Guy Simpson’s task to shrink Jonathon Tunick’s orchestration to two pianos and percussion was perhaps even more challenging. It is a challenge he has triumphantly overcome.
It may have been a first-night problem but it took a while for the cast to settle in. There was a rather brittle quality to the opening number. At times the sound balance over-favoured the band. But as the performance progressed and the actors developed their characters, the show came together and the second act, usually considered the weaker one, came over powerfully.
The cast is uniformly strong and proves again the depth of talented singing actors in this country.
Mo Lovegrove’s Red Riding Hood, yearning for experiences she doesn’t quite understand, probably develops the most through the show. One feels that Red Riding Hood will become the driving force of the little band of survivors who remain at the play’s end. Lovegrove gets the right combination of bewildered excitement in ‘I Know Things Now’, which ends: ‘Isn’t it nice to know a lot? / And a little bit not.’
Tamsin Carroll’s Zsa Zsa Gabor accent came and went during the evening, but she was exactly the malignant diva the witch must be. Her anguished plea to Rapunzel, ‘Stay with Me’, was powerful, and her wonderfully creepy ‘Last Midnight’ was, as it should be, a highlight of the show.

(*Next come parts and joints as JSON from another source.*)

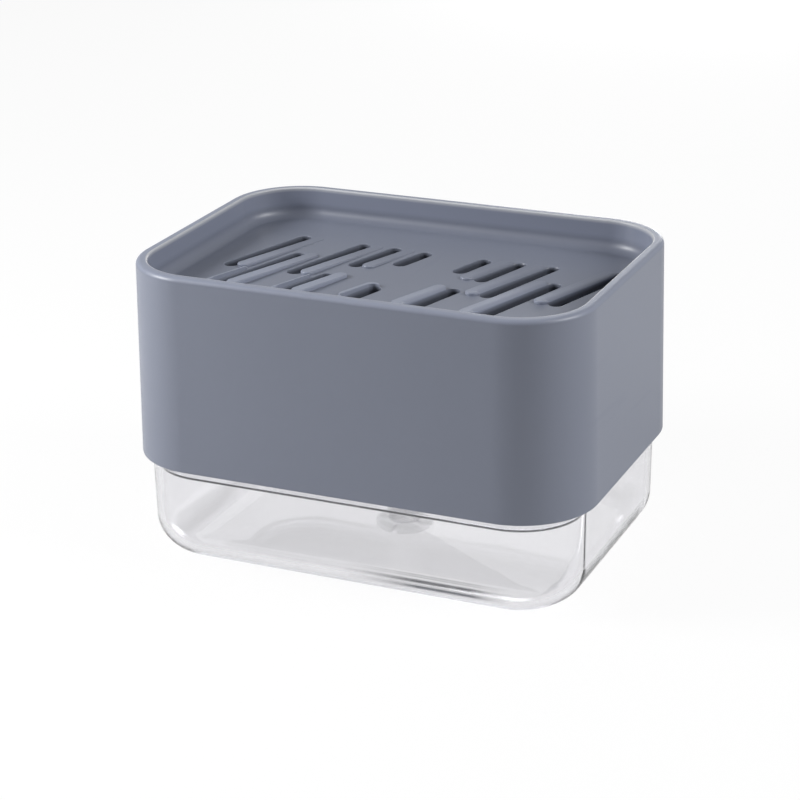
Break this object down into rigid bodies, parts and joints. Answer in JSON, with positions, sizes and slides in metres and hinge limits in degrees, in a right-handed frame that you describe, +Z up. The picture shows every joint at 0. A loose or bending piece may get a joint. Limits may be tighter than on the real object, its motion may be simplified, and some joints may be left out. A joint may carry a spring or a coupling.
{
  "type": "soap pump caddy",
  "caption": "Sponge dish with leaning drain slots and a deep skirt over a clear soap reservoir; pressing the dish works a spring pump inside.",
  "frame": {"origin": "middle of the reservoir's flat base, on the counter", "axes": "+X along the long side of the dish to the right, +Y from the front to the back, +Z up"},
  "size_m": [0.1472, 0.1056, 0.094],
  "materials": {
    "slate_plastic": "slate blue-grey moulded plastic with a soft gloss",
    "clear_plastic": "clear, slightly cool moulded plastic, polished",
    "clear_tube": "frosted clear tube",
    "white_plastic": "off-white moulded plastic",
    "blue_plastic": "blue moulded plastic",
    "dark_silicone": "dark silicone rubber",
    "pale_silicone": "pale grey silicone rubber",
    "ball_steel": "polished stainless steel",
    "spring_steel": "drawn stainless steel wire"
  },
  "bodies": {
    "reservoir": {"reservoir": "clear_plastic"},
    "lid_and_pump": {"reservoir_lid": "clear_plastic", "lid_seal": "pale_silicone", "cylinder_gasket": "dark_silicone", "pump_cylinder": "white_plastic", "stem_guide": "white_plastic", "stem_wiper": "dark_silicone", "retaining_cap": "white_plastic", "inlet_ball_cage": "white_plastic", "dip_tube": "clear_tube", "intake_foot": "white_plastic", "return_spring": "spring_steel"},
    "plunger": {"pump_head": "white_plastic", "channel_plug": "white_plastic", "outlet_valve": "dark_silicone", "stem": "white_plastic", "piston": "blue_plastic", "piston_seal": "dark_silicone"},
    "dish": {"caddy_shell": "slate_plastic", "guide_bush_left": "white_plastic", "guide_bush_right": "white_plastic"},
    "inlet_valve_ball": {"inlet_ball": "ball_steel"},
    "outlet_valve_ball": {"outlet_ball": "ball_steel"}
  },
  "joints": [
    {"name": "lid_lift", "type": "slide", "parent": "reservoir", "child": "lid_and_pump", "axis": [0, 0, 1], "range_m": [0, 0.06]},
    {"name": "press", "type": "slide", "parent": "lid_and_pump", "child": "plunger", "axis": [0, 0, -1], "range_m": [0, 0.007], "stiffness_N_per_m": 600, "springref_m": -0.012, "deforming": ["return_spring"]},
    {"name": "caddy_lift", "type": "slide", "parent": "plunger", "child": "dish", "axis": [0, 0, 1], "range_m": [0, 0.06]},
    {"name": "inlet_ball_lift", "type": "slide", "parent": "lid_and_pump", "child": "inlet_valve_ball", "axis": [0, 0, 1], "range_m": [0, 0.0012]},
    {"name": "outlet_ball_lift", "type": "slide", "parent": "plunger", "child": "outlet_valve_ball", "axis": [0, 0, 1], "range_m": [0, 0.0012]}
  ]
}
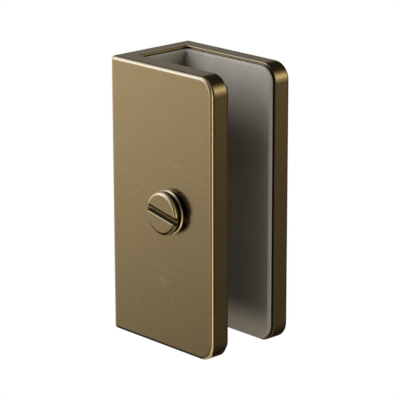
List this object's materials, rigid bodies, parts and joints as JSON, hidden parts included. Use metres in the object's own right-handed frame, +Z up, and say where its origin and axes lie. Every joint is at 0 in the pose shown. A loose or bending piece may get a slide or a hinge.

The baker and his wife, as the most ‘normal’ couple, are the ones with whom we should empathise and Justin Smith and Esther Hannaford made a relatable pair. Hannaford’s baker wife is the more determined and ruthless of the two, but she, like all the others, changes in the woods. She is hilarious in her surprise tryst with one of the princes. If the play has a protagonist, it is the baker. Often this point is lost as the more flamboyant characters take the focus away from him, but Smith more than holds his own. His rock-solid voice and warm stage presence make his anguished plea for normality, ‘No More’, a song that some have considered superfluous, the moral centre of the piece.
Belvoir’s stripped-down production gives us the essence of Stephen Sondheim and James Lapine’s challenging work.
Into the Woods (Belvoir St Theatre) continues at the Upstairs Theatre, Sydney, until 30 April 2023. Performance attended: 22 March.